“普罗米修斯从众神那里窃取了火种并将其送给了人类,为此,他被锁在岩石上,遭受永世的折磨。”
《奥本海默》中,光的波粒二象性是一个浅显的象征。正如光既是波也是粒子,你很难在奥本海默身上划出泾渭分明的一条线,隔开科学的和政治的、英雄的和罪恶的。
量子力学对于人类社会的最大震撼来自于它的随机性,它基本否定了这个世界,它让一切确定性都烟消云散,让一切坚硬的东西都不复存在,让空无成为这个世界的本质。没有了确定性,其实也就是没有了意义。而这一发现,并不是哲学家纯粹的头脑风暴的结果,而是被冷冰冰的实验斩钉截铁证明了的。
从这个意义来说,抛开时代这个抽象的名词,量子力学是真正的主角。
而这部电影真正厉害的地方,就是它将变为了以量子力学以及它的衍生品原子弹作为总谱的一曲现代文明令人恐怖而又目炫的挽歌。
所有的宏大与微小都围绕着这一命题而鸣响,人类的精神和肉体都因为它而扭曲和悲歌。
在这部电影中,宇宙中巨大的恒星群,巨大的黑洞,以及微小的粒子或者能量波,散发布同样瑰丽而荒凉的气息。
围绕着原子弹,彼时的战争局势、地缘政治、派系博弈,席卷着奥本海默的私人生活、道德困境,使得《奥本海默》的故事具有了丰富立体的维度。
他单纯而自负,深情但多情,充满正义热情又沉迷政治游戏,自私虚荣又泥足深陷于道德疑难。
科学与政治、英雄与罪恶、人的公共性与私人性,奥本海默在这些二分法象限上被极致拉扯。
在麦卡锡主义时期,科学家是他的公共身份,而政治参与是私人选择。
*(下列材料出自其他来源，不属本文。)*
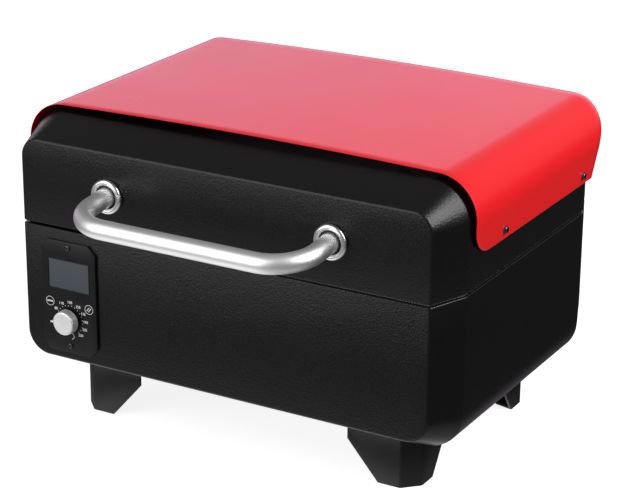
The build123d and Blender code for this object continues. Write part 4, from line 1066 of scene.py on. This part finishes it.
def studio():
    scene = bpy.context.scene
    scene.view_settings.view_transform = "Standard"
    scene.view_settings.look = "None"
    mesh = mesh_of([(-30, -30, 0), (30, -30, 0), (30, 30, 0), (-30, 30, 0)], [(0, 1, 2, 3)])
    floor = bpy.data.objects.new("floor", mesh)
    scene.collection.objects.link(floor)
    glow = {"Emission_Color": (1, 1, 1, 1), "Emission_Strength": FLOOR_GLOW}
    p = Paint("floor", (0.55, 0.55, 0.55), 0.8, **glow)
    floor.data.materials.append(p.material)
    floor.visible_diffuse = False
    floor.visible_glossy = False

    world = bpy.data.worlds.new("studio")
    scene.world = world
    world.use_nodes = True
    tree = world.node_tree
    back = tree.nodes["Background"]

    def node(kind, inputs=(), **properties):
        return add_node(tree, kind, inputs, **properties)

    # A low white wall stands behind, the floor glows in front and right below, and the rest is dim.
    where = node("TexCoord").outputs["Generated"]
    height = node("SeparateXYZ", {0: where}).outputs["Z"]

    def ramp(value, start, end, first, last):
        inputs = {0: value, 1: start, 2: end, 3: first, 4: last}
        return node("MapRange", inputs, interpolation_type="SMOOTHSTEP").outputs[0]

    def along(direction):
        return node("VectorMath", {0: where, 1: direction}, operation="DOT_PRODUCT").outputs["Value"]

    def times(first, second):
        return node("Math", {0: first, 1: second}, operation="MULTIPLY").outputs[0]

    wall = times(ramp(along((-0.49, 0.87, 0)), 0.55, 0.95, 0.0, WALL),
                 ramp(height, WALL_TOP, WALL_TOP + 0.13, 1.0, 0.0))
    upper = node("Math", {0: wall, 1: SKY}, operation="ADD").outputs[0]
    ahead = ramp(along((-0.49, -0.87, 0)), -0.9, 0.9, FLOOR_BEHIND, FLOOR_AHEAD)
    below = times(ramp(height, -0.75, -0.42, FLOOR_BELOW, 0.0),
                  ramp(along((-1, 0, 0)), 0.0, 0.35, 0.3, 1.0))
    lower = node("Math", {0: ahead, 1: below}, operation="ADD").outputs[0]
    share = ramp(height, -0.06, 0.04, 0.0, 1.0)
    light = node("Mix", {0: share, 2: lower, 3: upper}).outputs[0]
    seen = node("LightPath").outputs["Is Camera Ray"]
    strength = node("MapRange", {0: seen, 3: light, 4: 1.0})
    tree.links.new(strength.outputs[0], back.inputs["Strength"])
    unseen = node("Math", {0: 1.0, 1: seen}, operation="SUBTRACT").outputs[0]
    tint = node("Mix", {0: times(wall, unseen), 6: (1, 1, 1, 1), 7: WALL_TINT}, data_type="RGBA")
    tree.links.new(tint.outputs[2], back.inputs["Color"])

    for name, place, target, size, power in LIGHTS:
        panel_light(name, place, target, size, power)


casing()
cover()
screws()
handle()
control_panel()
knob()
legs()
metalwork()
finish_materials()
camera()
studio()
然而战争年代,谁可以独善其身?在伯克利执教时期,共产主义和量子力学一样占据他的精力,成为了他日后被攻击立场不坚的证据。
影片所有的力量,都在于描摹奥本海默一种更为形而上的精神困境,而这种困境,其实是现代文明的新思潮下整个文明内在支柱的溃塌,它是一个人在冥冥之中窥见未来之后的焦躁和战栗。
但影片在引入斯特劳斯这个“大反派”的叙事时,会给人一种错觉,它似乎只缘起于体制内个别害虫的私人恩怨,但这无疑是种简化。实际上,如爱因斯坦所暗示的,这种结构注定在不同人身上反复上演。
这一次诺兰讲述的是陷于两难的心境,复杂故事的编织是铺垫,是漫长人生的磅礴背景。